Growth stage (15–75 employees): This is where most Dallas businesses first engage an MSP seriously. You’ve outgrown the founder’s ability to manage IT personally, but you’re not large enough to justify a full-time IT director. A pure-play MSP handling day-to-day operations, combined with periodic consulting input on architecture decisions, is the most common — and usually most effective — model. Our guide on how to separate substance from proximity when choosing a provider addresses common pitfalls at this stage.

Established mid-market (75–500 employees): You likely have at least a small internal IT team. The question becomes what to co-manage versus fully outsource. Many mid-market DFW companies use an MSP for helpdesk and infrastructure monitoring while engaging a cybersecurity specialist for compliance and threat management. IT consulting enters the picture for major projects — an ERP migration, a new office buildout, or a cloud transformation.

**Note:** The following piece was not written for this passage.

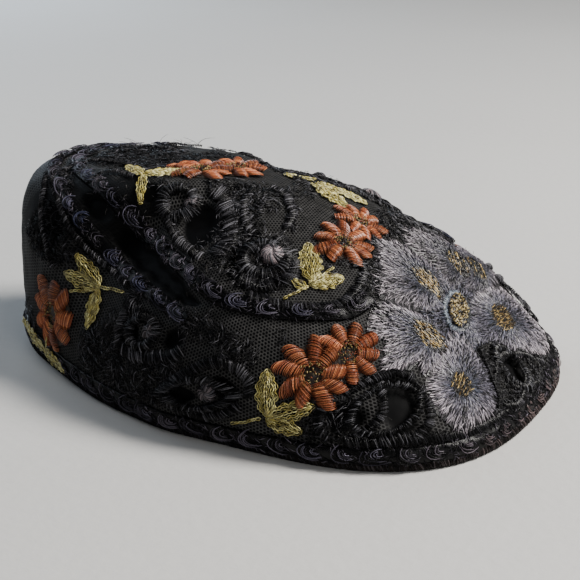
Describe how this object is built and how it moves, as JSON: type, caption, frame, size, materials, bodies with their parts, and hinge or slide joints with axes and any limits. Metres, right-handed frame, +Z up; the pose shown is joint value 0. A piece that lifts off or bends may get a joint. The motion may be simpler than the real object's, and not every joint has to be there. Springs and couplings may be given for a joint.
{
  "type": "embroidered tubeteika skullcap",
  "caption": "Soft oval skullcap of black net over ground cloth, high pinched back and low front, with satin flowers, leaf sprigs, scrolls and braids.",
  "frame": {"origin": "on the surface that the rim stands on, under the middle of the overall box", "axes": "+X to the front of the cap, +Y to the wearer's left, +Z up through the crown"},
  "size_m": [0.1966, 0.1416, 0.0704],
  "materials": {
    "ground_cloth": "matt smooth black cloth",
    "net": "black hexagonal net with black stitching",
    "hem": "rolled black hem, slightly fuzzy",
    "braid": "blue-grey sheen on black chain braid",
    "scroll_satin": "black satin stitch",
    "petal_satin": "grey to steel-blue long and short satin stitch",
    "flower_middle": "gold seed stitch",
    "rust_satin": "rust padded satin stitch",
    "leaf_gold": "olive-gold chain stitch"
  },
  "bodies": {
    "root": {"ground_cap": "ground_cloth", "net_crown": "net", "net_band": "net", "rim_binding": "hem", "crown_braid": "braid", "back_braid": "braid", "rim_braid": "braid", "front_flower_middle": "flower_middle", "front_petal_upper_right": "petal_satin", "front_petal_side_right": "petal_satin", "front_petal_lower_right": "petal_satin", "front_petal_lower_left": "petal_satin", "front_petal_side_left": "petal_satin", "front_petal_upper_left": "petal_satin", "rust_flower_crown_front": "rust_satin", "rust_flower_crown_back": "rust_satin", "rust_flower_side_front_right": "rust_satin", "rust_flower_side_front_left": "rust_satin", "rust_flower_side_back_right": "rust_satin", "rust_flower_side_back_left": "rust_satin", "leaf_sprig_crown_front": "leaf_gold", "leaf_sprig_crown_top": "leaf_gold", "leaf_sprig_crown_back": "leaf_gold", "leaf_sprig_side_front_right": "leaf_gold", "leaf_sprig_side_front_left": "leaf_gold", "leaf_sprig_side_back_right": "leaf_gold", "leaf_sprig_side_back_left": "leaf_gold", "scroll_crown_eyelet_right": "scroll_satin", "scroll_crown_eyelet_left": "scroll_satin", "scroll_crown_boss_right": "scroll_satin", "scroll_crown_boss_left": "scroll_satin", "scroll_side_eyelet_right": "scroll_satin", "scroll_side_eyelet_left": "scroll_satin", "scroll_side_eye_right": "scroll_satin", "scroll_side_eye_left": "scroll_satin", "scroll_front_recess_right": "scroll_satin", "scroll_front_recess_left": "scroll_satin", "scroll_nose_eyelet": "scroll_satin"}
  },
  "joints": []
}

Enterprise (500+ employees): Internal IT departments are well-established. External providers tend to be specialized: a cybersecurity firm running your SOC, a cloud provider optimizing your Azure spend, a consulting firm advising on M&A integration. The MSP model becomes co-managed IT at this scale, if it’s used at all.

How Dallas’s Business Mix Shapes the Local IT Market

Dallas-Fort Worth isn’t just big — it’s structurally diverse in ways that directly affect which IT services thrive here.

The metro’s economy spans financial services (several major banks and insurance companies), healthcare (UT Southwestern, Baylor Scott & White, Children’s Health), logistics and distribution (tied to DFW Airport and the Inland Port), energy, telecommunications, and a growing technology sector. According to F6S’s directory of Texas B2B and enterprise companies, Texas broadly — and Dallas specifically — continues to attract B2B-focused technology firms, reinforcing both supply and demand for IT services.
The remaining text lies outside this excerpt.